Digitalization and new technologies are our chance – this thought by the Arman community’s representative Sterica Fudulea was the conclusion of the Annual Meeting of FUEN’s Non-Kin-State Working Group in Constanta, Romania held on 18-20 October. Thirty representatives of ten different minorities (North Frisians, Ruthenians, Alsatians, Aromanians, Pomaks, Roma, Crimean Tatars, Tatars from Romania) joined the Annual Meeting focusing on media and digitalisation, hosted by the Arman (Aromun, Aromanian) community from Romania.
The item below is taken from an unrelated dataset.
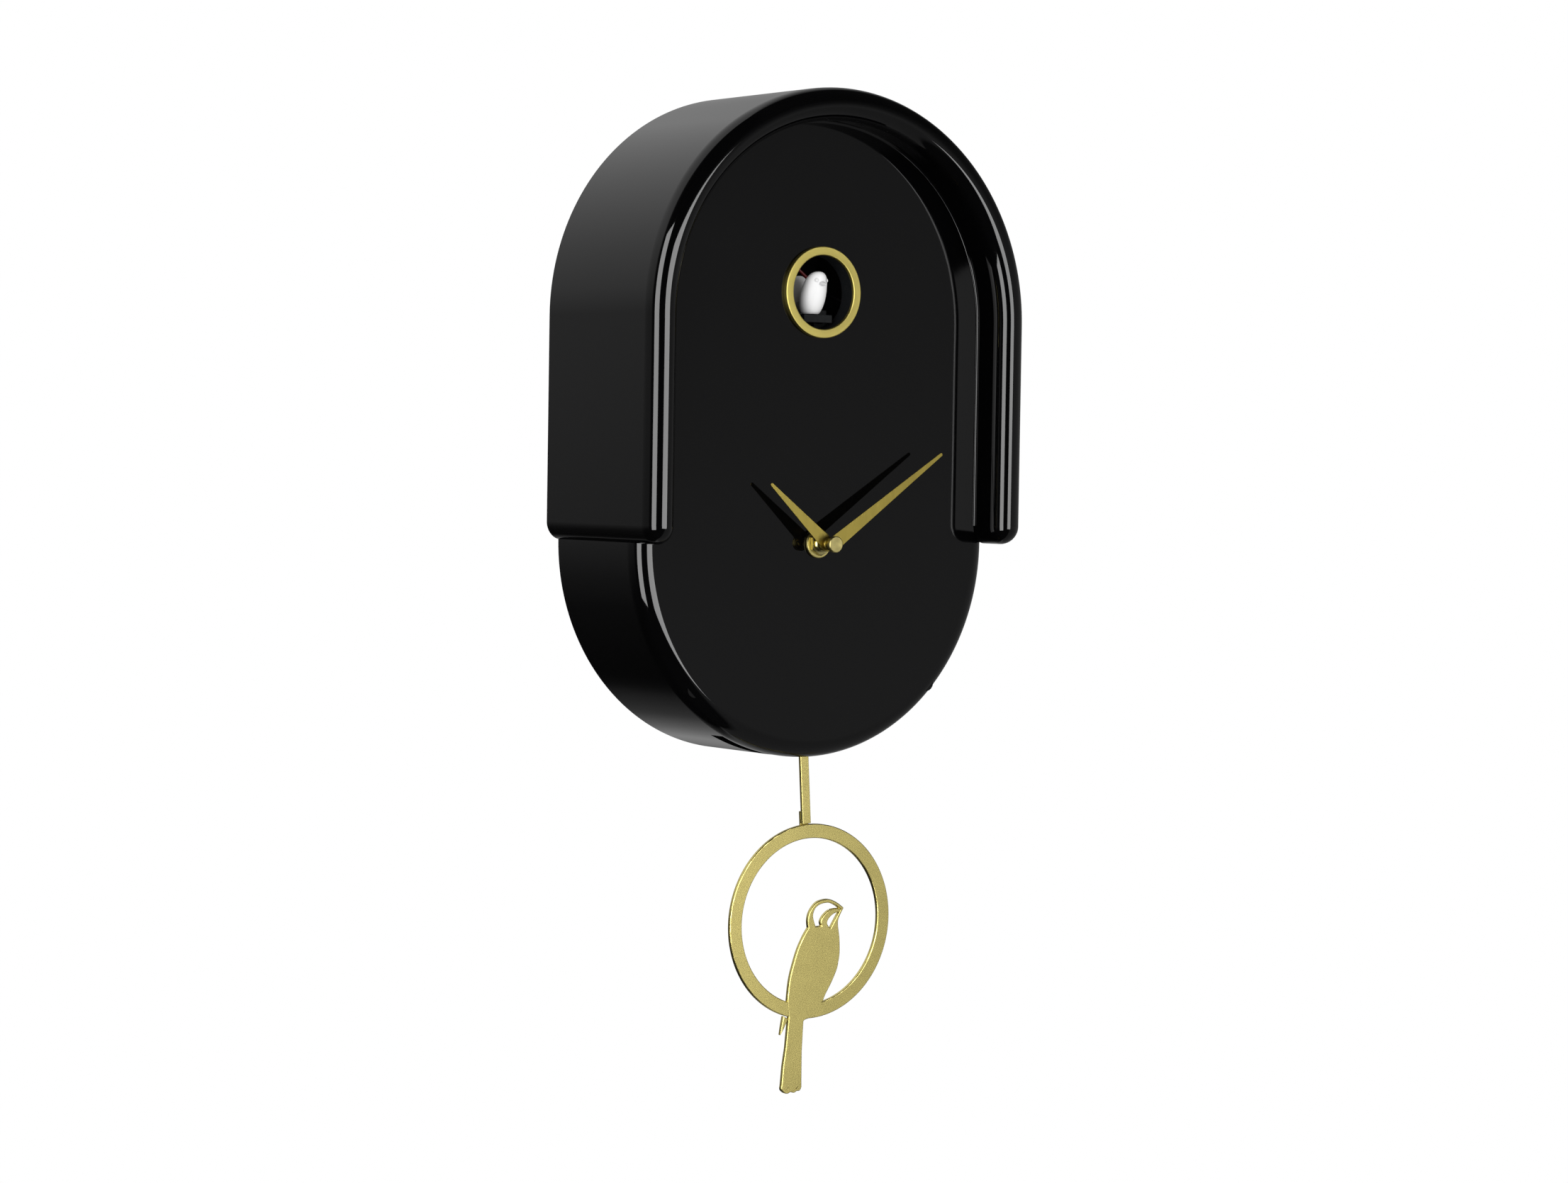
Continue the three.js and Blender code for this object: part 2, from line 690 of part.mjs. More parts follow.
function makeBackPlate() {
  const panel = block(
    -moveHalf + moveWall + fitGap, moveHalf - moveWall - fitGap, backPlateY - 1.2, backPlateY,
    hubZ + bayTop + moveWall + fitGap, hubZ + moveHalf - moveWall - fitGap,
  );
  const bearing = bar(2, backPlateY - 5, backPlateY - 1, 0, hubZ, 12);
  return without(
    panel.add(bearing),
    bar(arborRadius + runGap, backPlateY - 6, backPlateY - 2, 0, hubZ, 12),
    bar(arborRadius + runGap, backPlateY - 2, backPlateY + 1, motionX, hubZ, 12),
    block(-20, 20, backPlateY - 0.5, backPlateY + 1, hubZ + 16, hubZ + 22),
  );
}

const bushFront = dialY - bushLength;
add("movement_case", makeMovementCase(), finishes.mattBlack);
add("movement_back", makeBackPlate(), finishes.mattBlack);
add(
  "threaded_bush",
  turned(
    [
      [pipeRadius + runGap, moveFront - 0.1],
      [pipeRadius + runGap, bushFront],
      [bushRadius - 0.4, bushFront],
      [bushRadius, bushFront + 0.4],
      [bushRadius, moveFront - 0.1],
    ],
    0, hubZ, 24,
  ),
  finishes.brass,
);
const washerFront = dialY - fitGap - hubWasherThick;
add(
  "dial_washer",
  bar(hubWasherRadius, dialY - fitGap, washerFront, 0, hubZ, 32).subtract(
    bar(bushRadius + 0.1, dialY + 1, washerFront - 1, 0, hubZ, 24),
  ),
  finishes.brass,
);
const nutBack = washerFront - 0.1;
add(
  "hex_nut",
  bar(nutFlat / Math.sqrt(3), nutBack, nutBack - nutThick, 0, hubZ, 6).subtract(
    bar(bushRadius + 0.1, dialY + 1, nutBack - nutThick - 1, 0, hubZ, 24),
  ),
  finishes.brass,
);

const hourFace = dialY - hourHeight;
const minuteFace = dialY - minuteHeight;
const capFace = dialY - capFront;
const pipeFront = hourFace - 0.3;
add(
  "hour_wheel",
  wheel(hourTeeth, fineModule, 0, 0, Math.PI)
    .add(bar(pipeRadius, layer(0) + wheelThick, pipeFront, 0, hubZ, 20))
    .subtract(bar(arborRadius + runGap, layer(0) + 3, pipeFront - 1, 0, hubZ, 16)),
  finishes.brass,
);
add(
  "minute_arbor",
  joined(
    bar(arborRadius, backPlateY - 2.4, capFace + 0.6, 0, hubZ, 16),
    wheel(minutePinionTeeth, coarseModule, 1, 0, Math.PI),
    wheel(centreTeeth, fineModule, 2, 0, 0),
  ),
  finishes.brass,
);
add(
  "motion_wheel",
  joined(
    bar(arborRadius, layer(0) - 0.1, moveBack + 3, motionX, hubZ, 12),
    wheel(motionTeeth, coarseModule, 1, motionX, Math.PI / motionTeeth),
    wheel(motionPinionTeeth, fineModule, 0, motionX, Math.PI / motionPinionTeeth),
  ),
  finishes.white,
);
add(
  "third_wheel",
  joined(
    bar(0.8, layer(0) - 0.1, backPlateY - 1.5, thirdX, hubZ, 12),
    wheel(thirdPinionTeeth, fineModule, 2, thirdX, Math.PI + Math.PI / thirdPinionTeeth),
    wheel(thirdTeeth, fineModule, 3, thirdX, 0),
  ),
  finishes.white,
);
add(
  "set_knob",
  joined(bar(5.5, moveBack + 0.6, moveBack + 5, motionX, hubZ, 20)).subtract(
    bar(arborRadius + 0.05, moveBack, moveBack + 3.4, motionX, hubZ, 12),
  ),
  finishes.mattBlack,
);
add(
  "stepper_coil",
  joined(
    block(-18, 18, layer(1), layer(1) + 3, hubZ + 11, hubZ + 14),
    block(-18, -15, layer(1), layer(1) + 3, hubZ + 11, hubZ + 24),
    block(15, 18, layer(1), layer(1) + 3, hubZ + 11, hubZ + 24),
    crossBar(3.2, -15.5, 15.5, layer(1) + 1.5, hubZ + 21, 16),
  ),
  finishes.copper,
);
const bayMiddle = hubZ + (bayTop - moveHalf + moveWall) / 2;
add(
  "movement_cell",
  makeCell(0, moveFront + moveWall + fitGap + cellRadius, bayMiddle, 1),
  finishes.cell,
);

// ---- hands ----
// A tapered blade with round ends, which points up from the hub before its group is turned.
function makeBlade(reach, face, bore) {
  const tip = handTip / 2;
  const outline = new THREE.Shape([
    ...arc(0, 0, handRoot / 2, Math.PI, 2 * Math.PI, 16),
    ...arc(0, reach - tip, tip, 0, Math.PI, 8),
  ]);
  return plate(outline, face + handThick, face).subtract(bar(bore, face + 2, face - 1));
}

function turnedHand(angle) {
  const group = new THREE.Group();
  group.position.set(0, 0, hubZ);
  group.rotation.y = (angle * Math.PI) / 180;
  clock.add(group);
  return group;
}

const collarGap = 0.05;
const hourCollar = bar(3.3, hourFace + 2.6, hourFace + handThick - 0.1).subtract(
  bar(pipeRadius + collarGap, hourFace + 4, hourFace - 1),
);
add(
  "hour_hand",
  makeBlade(hourReach, hourFace, pipeRadius + collarGap).add(hourCollar),
  finishes.gold,
  turnedHand(hourAngle),
);
const minuteCollar = bar(2.9, pipeFront - runGap, minuteFace + handThick - 0.1).subtract(
  bar(arborRadius + collarGap, pipeFront + 1, minuteFace - 1),
);
add(
  "minute_hand",
  makeBlade(minuteReach, minuteFace, arborRadius + collarGap).add(minuteCollar),
  finishes.gold,
  turnedHand(minuteAngle),
);
add(
  "cap_nut",
  turned(
    [
      [0, capFace],
      [capRadius - 0.3, capFace],
      [capRadius, capFace + 0.3],
      [capRadius, minuteFace - 0.1],
      [arborRadius + collarGap, minuteFace - 0.1],
      [arborRadius + collarGap, capFace + 0.55],
      [0, capFace + 0.55],
    ],
    0, hubZ, 32,
  ),
  finishes.brass,
);

// ---- pendulum drive ----
const leverThick = 5;
const leverY = pendulumY + plateThick / 2; // lever's middle plane
const driveTop = pivotZ + pivotDrop - moveHalf - 1;
const driveHalf = 18;
const driveBack = leverY + 6.5;

function makeDriveBracket() {
  const low = pivotZ - 17;
  const front = block(-driveHalf, driveHalf, moveFront, moveFront + 1.8, low, driveTop);
  const roof = block(-driveHalf, driveHalf, moveFront, driveBack, driveTop - 1.8, driveTop);
  const rear = block(-6, 6, driveBack - 1.8, driveBack, pivotZ - 5, driveTop);
  const spacers = [
    bar(2.4, moveFront + 1, leverY - leverThick / 2 - runGap, 0, pivotZ, 16),
    bar(2.4, leverY + leverThick / 2 + runGap, driveBack - 1, 0, pivotZ, 16),
  ];
  const pin = bar(1 + fitGap, moveFront + 0.6, driveBack + 1, 0, pivotZ, 16);
  return joined(front, roof, rear, ...spacers).subtract(pin);
}

add("pendulum_bracket", makeDriveBracket(), finishes.mattBlack);
add("pivot_pin", bar(1, moveFront + 0.9, driveBack - 0.1, 0, pivotZ, 16), finishes.steel);
add(
  "drive_coil",
  bar(6.5, moveFront + 1.8 + fitGap, moveFront + 5.6, 0, pivotZ - 12, 20).subtract(
    bar(2, moveFront, moveFront + 7, 0, pivotZ - 12, 12),
  ),
  finishes.copper,
);

// ---- pendulum, drawn hanging plumb from its pivot and then swung as one group ----
const pendulum = new THREE.Group();
pendulum.position.set(0, 0, pivotZ);
pendulum.rotation.y = (-swingRest * Math.PI) / 180;
clock.add(pendulum);

const rodFace = pendulumY + (plateThick - rodThick) / 2;
const magnetZ = -12;
function makeLever() {
  const front = leverY - leverThick / 2;
  const back = leverY + leverThick / 2;
  const cheekGap = rodThick / 2 + runGap;
  const arm = joined(
    bar(4, back, front, 0, 0, 20),
    block(-4, 4, front, back, -hookReach - 3, 0),
    bar(5, back, front, 0, magnetZ, 20),
  );
  return without(
    arm,
    bar(1 + runGap, front - 1, back + 1, 0, 0, 16),
    bar(4 + fitGap, front - 1, front + 2.3, 0, magnetZ, 20),
    block(-5, 5, leverY - cheekGap, leverY + cheekGap, -hookReach - 5, -hookReach + 5),
  ).add(bar(1.2, front + 0.5, back - 0.5, 0, -hookReach, 12));
}

function makeRod() {
  const top = -hookReach + 3.2;
  const foot = -(pendulumReach - ringRadius - fitGap);
  const half = rodWidth / 2;
  const back = rodFace + rodThick;
  const strip = block(-half, half, rodFace, back, foot, top);
  const eye = bar(3, back, rodFace, 0, -hookReach, 16);
  const hookHole = bar(1.2 + runGap, rodFace - 1, back + 1, 0, -hookReach, 16);
  const mouth = block(0, 4, rodFace - 1, back + 1, -hookReach - 1.2, -hookReach + 1.2);
  // a tongue laps behind the ring's top and is soldered there
  const tongueFace = pendulumY + plateThick + fitGap;
  const tongue = joined(
    block(-half, half, back - 0.2, tongueFace + 1, foot, foot + 6),
    block(-half, half, tongueFace, tongueFace + 1, foot - 5, foot + 1),
  );
  return joined(strip, eye, tongue).subtract(joined(hookHole, mouth));
}

// The ring with its perched bird is stamped from one plate. Its outlines are drawn about the
// ring's centre.
function makeRing() {
  const band = circle(ringRadius, 80);
  band.holes.push(circle(ringBore, 80));

  const body = new THREE.Shape();
  const vectors = (points) => points.map(([x, z]) => new THREE.Vector2(x, z));
  body.moveTo(-1.2, -3.1);
  const crown = [[-1.4, 0.9], [0.2, 5], [3.9, 8.5], [8, 9.5], [12, 9.1], [16.2, 7.1], [19.9, 4.1]];
  const breast = [[17.6, 1], [16.3, -3.7], [16.9, -11], [15.7, -21.4], [11.1, -31], [5.6, -39.3]];
  body.splineThru(vectors(crown));
  body.splineThru(vectors(breast));
  body.lineTo(-2.8, -46.2);
  body.quadraticCurveTo(-5.8, -46.8, -6.1, -49.5);
  body.lineTo(-7.7, -61.7);
  body.lineTo(-8.6, -78.9);
  body.quadraticCurveTo(-8.9, -80.9, -11.5, -80.5);
  body.quadraticCurveTo(-13.2, -81.6, -15.2, -80.5);
  body.quadraticCurveTo(-17, -81.7, -18.7, -80.5);
  body.quadraticCurveTo(-20.9, -80.2, -20.4, -77);
  body.lineTo(-18.7, -67.3);
  body.lineTo(-16.8, -58.9);
  body.lineTo(-14.6, -44.5);
  body.lineTo(-15, -36.4);
  body.splineThru(vectors([[-12.8, -25], [-7.9, -12.7], [-4.2, -6.7], [-1.2, -3.1]]));

  const spur = new THREE.Shape();
  spur.moveTo(-17.8, -42.5);
  spur.lineTo(-20.2, -51.8);
  spur.quadraticCurveTo(-19.8, -53.4, -19, -52.2);
  spur.lineTo(-15, -44.4);
  spur.closePath();

  const crescent = new THREE.Shape();
  crescent.moveTo(3, -2.9);
  const browLine = [[1.7, 1.9], [2.9, 5.4], [5.6, 7.2], [9.2, 7.7], [12.2, 7.3], [17.2, 4.2]];
  crescent.splineThru(vectors(browLine));
  crescent.splineThru(vectors([[14.5, 4.6], [11.2, 4], [7.9, 1.9], [6, -0.8], [6.3, -3]]));
  crescent.closePath();

  const throat = new THREE.Shape();
  throat.moveTo(17.1, 2.6);
  throat.splineThru(vectors([[13.8, 1.9], [11, 0.1], [9.8, -1.9], [10.5, -3.6], [11.7, -4.7]]));
  throat.closePath();

  const back = pendulumY + plateThick;
  const through = (outline) => plate(outline, back + 1, pendulumY - 1);
  const perched = without(
    joined(plate(body, back, pendulumY), plate(spur, back, pendulumY)),
    through(crescent),
    through(throat),
    bar(0.5, back + 1, pendulumY - 1, 12, 3.9, 8),
  ).scale([perchScale, 1, perchScale]);
  return joined(plate(band, back, pendulumY), perched).translate([0, 0, -pendulumReach]);
}

add("pendulum_lever", makeLever(), finishes.mattBlack, pendulum);
add(
  "lever_magnet",
  bar(4, leverY - leverThick / 2 + 2, leverY - leverThick / 2 + 0.1, 0, magnetZ, 20),
  finishes.steel,
  pendulum,
);
add("pendulum_rod", makeRod(), finishes.gold, pendulum);
add("pendulum_ring", makeRing(), finishes.gold, pendulum);

// ---- wires, each held at both ends inside the case ----
function wire(name, points, finish) {
  const path = new THREE.CatmullRomCurve3(points.map(([x, y, z]) => new THREE.Vector3(x, y, z)));
  const section = circle(0.7, 8);
  const steps = Math.ceil(path.getLength() / 4);
  const geometry = new THREE.ExtrudeGeometry(section, {
    steps, extrudePath: path, bevelEnabled: false,
  });
  add(name, solid(geometry), finish);
}

const trayWireY = cellY - cellRadius + 3;
wire(
  "battery_wire_red",
  [[-32, trayWireY, 24], [-40, trayWireY, 18], [-50, -15, 0], [-54, -13, -30], [-52, -15.5, -34]],
  finishes.redWire,
);
wire(
  "battery_wire_black",
  [[-32, trayWireY, 27], [-44, trayWireY, 20], [-57, -16, 0], [-60, -13.5, -26], [-58, -14, -33]],
  finishes.blackWire,
);
wire(
  "motor_wire_red",
  [
    [36.5, pinionY, pinionZ + 2], [34, -43, 8], [20, -40.5, 15], [9, -40, 23], [1, -39.5, 28.5],
    [-12, -38, 25], [-26, -30, 0], [-30, -16, -20], [-28, -13.5, -28],
  ],
  finishes.redWire,
);
wire(
  "speaker_wire",
  [
    [speakerX - 8, -18, speakerZ], [24, -20, speakerZ - 4], [6, -18, speakerZ - 2],
    [-4, -16, -30], [-8, -14, -30],
  ],
  finishes.blackWire,
);

export default clock;
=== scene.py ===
import bpy
import bmesh
import json
import math
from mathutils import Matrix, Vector


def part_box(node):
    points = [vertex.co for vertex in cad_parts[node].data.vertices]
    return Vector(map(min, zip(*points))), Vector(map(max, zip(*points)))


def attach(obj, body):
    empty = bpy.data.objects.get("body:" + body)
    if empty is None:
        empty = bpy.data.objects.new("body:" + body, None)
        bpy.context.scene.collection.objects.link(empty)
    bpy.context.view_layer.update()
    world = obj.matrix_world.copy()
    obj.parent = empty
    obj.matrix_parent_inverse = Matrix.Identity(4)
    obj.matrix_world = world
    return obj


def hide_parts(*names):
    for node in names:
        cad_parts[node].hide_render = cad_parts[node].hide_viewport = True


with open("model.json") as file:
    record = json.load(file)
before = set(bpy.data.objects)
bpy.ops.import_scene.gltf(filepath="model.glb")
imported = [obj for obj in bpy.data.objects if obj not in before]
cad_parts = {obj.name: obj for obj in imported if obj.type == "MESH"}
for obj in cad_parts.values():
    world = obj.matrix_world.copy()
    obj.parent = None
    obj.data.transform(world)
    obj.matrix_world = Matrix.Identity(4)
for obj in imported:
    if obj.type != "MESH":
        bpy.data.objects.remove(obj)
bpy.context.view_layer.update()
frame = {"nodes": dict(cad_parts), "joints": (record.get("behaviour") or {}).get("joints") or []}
scene = bpy.context.scene
tools = scene.tool_settings
mm = 0.001
onPlane = 1e-6  # how close to a plane counts as on it
replaced = set()  # nodes that a finished piece stands for
print("frame loaded,", len(frame["nodes"]), "nodes")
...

The region of Dobrogea, where the meeting took place is a unique region, being the home of 16 national minorities and also the Arman community, which is not recognised as a national minority. In his opening speech, FUEN president Loránt Vincze pointed out that „we came here to meet Armans, to see their needs“. He presented FUEN’s work and the latest developments regarding the Minority SafePack Initiative, to be presented to the European Commission on 3 December 2019. Local political leaders and the representatives of the Armans and the Tatars also greeted the participants, calling Constanta a city symbol for multiethnic tolerance, calling for mutual understanding but also talking about the Arman identity as a very emotional topic. Minority rights expert Sergiu Constantin from the EURAC Bolzano/Bozen presented and overview on mechanisms and instruments for effective political participation of minorities without a kin-state. 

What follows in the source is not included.